1.08 The Lord of the Rings: The Rings of Power—Alloyed (Season Finale)

Thank you, @Eickerlyc and @Ian Forty-two. It is a lot of work, because it's hard to just summarize. So much depends on what is actually said between the characters. (For which reason I am very grateful that Eickerlyc took up half the burden. Though the fact that he did it so well put me on my mettle, and prevented me from even considering getting lazy.) One good thing about doing the synopses was that it made me attentive to many things that may not have seemed important at the time, but that did figure into the last episode, and I was able to appreciate how so many of them fell into place at the end.

so I have no inkling how far stretching Sauron's powers are.
Well, neither do I, and I think neither does anybody else. His powers were formidable and various, but Tolkien left a lot to the imagination. Sauron is a spirit that has literally existed since the dawn of creation. He was originally good, or at least neutral, since he hadn't yet been tempted to do anything evil. As one of the maiar—the lesser angels, as it were—once our world had been created, if he wanted to visit it and interact with those who lived there he was able to create a fleshly body for his spirit to inhabit. When in that body he could be killed—but not, as I might put it killed dead, since his spirit still lived and could eventually build itself a new body and become incarnate again. Though these bodies were hard to kill, because among his other abilities he was not only a shapechanger, but one who could easily slip from one form to another.

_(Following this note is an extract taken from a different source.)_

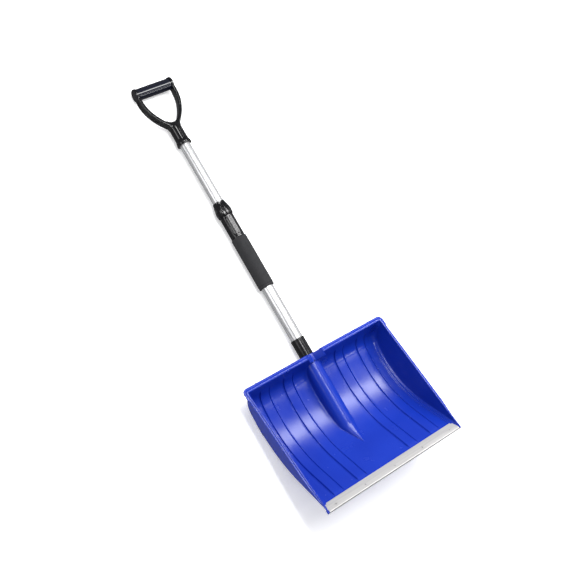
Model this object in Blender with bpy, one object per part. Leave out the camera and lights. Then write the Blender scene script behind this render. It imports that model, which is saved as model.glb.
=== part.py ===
"""Snow shovel with a moulded scoop, a telescoping tube handle, a twist-lock nut and a D-grip.

The shovel lies face up on the ground. X is across the scoop, Y runs along the handle from the
scoop's front edge towards the D-grip, and Z is up. The ground is at z = 0, and the origin is under
the middle of the shovel's box.

Every piece is drawn in handle coordinates: x across, s along the handle from the scoop's front
edge, and h up from the handle's centre line.
"""

import math

import bmesh
import bpy
from mathutils import Vector

# ---- Driving dimensions, in metres and degrees -------------------------------------------------

GAP = 0.0003  # between pieces that touch
OVER = 0.025  # cutters run this far past what they cut
TURN_SEGMENTS = 40  # facets round a tube
BOSS_SEGMENTS = 32
CAP_SEGMENTS = 24
SMALL_SEGMENTS = 16  # facets round a screw or a rivet
NUT_SEGMENTS = 64
FLOOR_STEPS = 14
CREASE_STEPS = 4
CORNER_STEPS = 6
ARM_STEPS = 14
MANY_BOOLEANS = ("scoop", "grip_frame")  # the exact solver leaves holes in these

# Scoop
MOUTH_WIDTH = 0.405  # inside, at the rim
EDGE_HEIGHT = 0.115  # front edge above the handle's centre line
RIM_REACH = 0.320  # front edge to the back of the mouth, along the handle
RIM_HEIGHT = 0.048  # back of the mouth above the handle's centre line
RAMP_ANGLE = 41.0  # front of the floor, down from the handle's direction
RAMP_LENGTH = 0.1167
FLOOR_RADIUS = 0.224
CREASE_RADIUS = 0.012  # where the floor turns up into the back wall
BACK_WALL_ANGLE = 70.0  # back wall, up from the handle's direction
SIDE_DRAFT = 5.2  # side walls lean out by this much
WALL = 0.0032
TOE_REACH = 0.003  # side walls run past the floor's front edge
FLANGE_THINNING = 0.0004  # flange is thinner than the walls by this much
SIDE_FLANGE = 0.008
BACK_FLANGE = 0.0125
CORNER_OVERHANG = 0.0025  # flange stands out further near its back corners
CORNER_LENGTH = 0.028
CORNER_RADIUS = 0.012
TOE_BARE = 0.012  # no side flange over this length behind the front edge
TOE_TAPER = 0.075  # side flange reaches its full width here
NOTCH_HALF_WIDTH = 0.022  # in the back rim, above the socket
NOTCH_FLOOR_HALF_WIDTH = 0.004
NOTCH_CLEARANCE = 0.003  # bottom of the notch above the socket
RIB_HEIGHT = 0.0012
RIB_WIDTH = 0.026
RIB_CENTRES = (0.079, 0.149)  # either side of the middle
RIB_SETBACK = 0.030  # from the floor's front edge, along the floor
RIB_END_TAPER = 0.006
GUSSET_THICKNESS = 0.003
GUSSET_TOP = 0.040  # gussets' tops above the handle's centre line
GUSSET_FOOT = 0.010
GUSSET_SINK = 0.004  # gussets reach this far into the back wall and the socket
HEEL_LENGTH = 0.032  # flat skid under the lowest part of the floor
HEEL_FLARE = 0.004
NUT_CLEARANCE = 0.0002  # least height above the ground, as are the next two
SOCKET_CLEARANCE = 0.0004
FLOOR_CLEARANCE = 0.0008

# Socket for the handle, moulded in the scoop
SOCKET_WALL = 0.003
SOCKET_DEPTH = 0.115  # handle's end inside the mouth's back edge
SOCKET_COLLAR = 0.012  # socket runs on behind the back of the mouth
SOCKET_NOSE = 0.045  # tapered end in front of the handle's end
SOCKET_TIP_RADIUS = 0.00945  # of the tapered end
SOCKET_TAPER_SETBACK = 0.012  # the taper starts this far before the handle's end
SOCKET_FLOOR_GAP = 0.002  # between the handle's end and the tube inside it
RIDGE_SKIN = 0.0005  # ridge inside the scoop stands out from the socket
RIDGE_SEGMENTS = 18
RIDGE_SECTIONS = 12

# Wear strip on the front edge
STRIP_THICKNESS = 0.0012
STRIP_TOP_WIDTH = 0.0245
STRIP_UNDER_WIDTH = 0.014
STRIP_SIDE_GAP = 0.0020
RIVET_COUNT = 5
RIVET_SPACING = 0.088
RIVET_SETBACK = 0.0085
RIVET_SHANK_RADIUS = 0.0016
RIVET_HEAD_RADIUS = 0.0034
RIVET_HEAD_HEIGHT = 0.0011
RIVET_FLUSH_RADIUS = 0.0024

# Handle tubes
UPPER_TUBE_RADIUS = 0.014
TUBE_WALL = 0.0012
TUBE_PLAY = 0.0008  # between the two tubes
LOWER_TUBE_LENGTH = 0.5192
UPPER_TUBE_LENGTH = 0.484
TUBE_SHOWING = 0.172  # upper tube between the nut and the D-grip, at rest
TUBE_IN_GRIP = 0.050
FERRULE_WALL = 0.0014
FERRULE_SHOWING = 0.060  # ferrule behind the back of the mouth
FERRULE_LIP = 0.0009
PLUG_LENGTH = 0.085
PLUG_BEVEL = 0.002
FOAM_LENGTH = 0.143
FOAM_SETBACK = 0.0555  # foam's top from the lower tube's top
FOAM_THICKNESS = 0.0040
FOAM_EDGE_RADIUS = 0.0015
FOAM_RING_SETBACK = 0.0075  # groove near the foam's lower end
FOAM_RING_DEPTH = 0.0007

# Twist lock
BODY_WALL = 0.0019
BODY_BEVEL = 0.0006
NECK_BEVEL = 0.001
BODY_FLUTES = 10
FLUTE_DEPTH = 0.0009
FLUTE_LAND = 0.006  # plain length at each end of the flutes
NUT_RISE = 0.0075  # nut's bottom above the lower tube's top
NUT_LENGTH = 0.040
NUT_WALL = 0.0030  # at the lobes, round the thread
NUT_TOP_WALL = 0.0017
NUT_LOBES = 4
NUT_GROOVE_DEPTH = 0.0014
NUT_TURN = -16.0  # a groove's place round the handle, from straight up
NUT_CONE_LENGTH = 0.016
NUT_LAND = 0.003  # straight bore above the cone
NECK_LENGTH = 0.018  # threaded end of the clamp body, inside the nut
COLLET_LENGTH = 0.034
COLLET_WALL = 0.0016
COLLET_SLOT = 0.0025
THREAD_CLEARANCE = 0.0003
SLIDE_CLEARANCE = 0.0003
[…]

If Adar actually killed one of those bodies, as seems increasingly likely, he must have taken Sauron by surprise. And note that he didn't just stab him in a vital organ or anything like that. Adar says he split him open, which sounds like extensive and serious damage. The body could not be repaired just by changing shape, and apparently Sauron left it and set about the task of making a new one. But making a new body is different from changing the shape of one a maia already has. It takes time, sometimes years, and the oftener Sauron is obliged to do this the longer it takes, and once it is done there is a period where that body is weak in mind and power. (This is also apparently what happens to any maia when they create and inhabit a new body—as demonstrated by what happened to our friend the wizard.) I think we can assume that if Adar's story is true, then when we first meet Sauron as Halbrand, he is not in possession of his full powers, though I believe he grows stronger as the series goes on. Also, at the end of the First Age, with the defeat of Morgoth, Sauron supposedly repented and reformed—at least, as much as he was capable of repenting and reforming, which is not so much like what the rest of us might mean by those words. He did want to create a perfect world, one that was peaceful and organized, one that lasted forever in the perfect form that he would create. And to accomplish that last, of course, he had to do away with all that messy free-will that Men and Elves and Dwarves and other intelligent species had. I think when we meet him he is near the end of that period of "repentance," his better (you note that I don't say good) intentions were wearing thin, but what he says when he is trying to corrupt Galadriel is all the truth—as he sees it, anyway.

The way Celebrimbor listened to this upstart of a low man's smith was laughable.
I agree. Or it would be laughable if it wasn't so sinister. There is no way that an elf of Celebrimbor's pride would have listened to such a person as Hal appeared to be. There had to be some "magical" mental manipulation going on. (I put that word in quotes, because magic is something mortals may practice, but maiar and elves and the like apparently do something else, that only looks like magic to us poor benighted mortals. And since we haven't been provided with any other words for it, beyond innate power, which is too vague, I intend to use magic for convenience. ) This was Galadriel's first clue that something was very, very wrong. Of course there were others, more obvious, that followed. It seems stupid—or maybe just arrogant and over-confident—of Sauron to think that he could get away with it with Galadriel looking on, since at that point he doesn't seem to have tried any magical manipulation on her just yet. He is depending largely on his ability to manipulate and deceive in ordinary ways.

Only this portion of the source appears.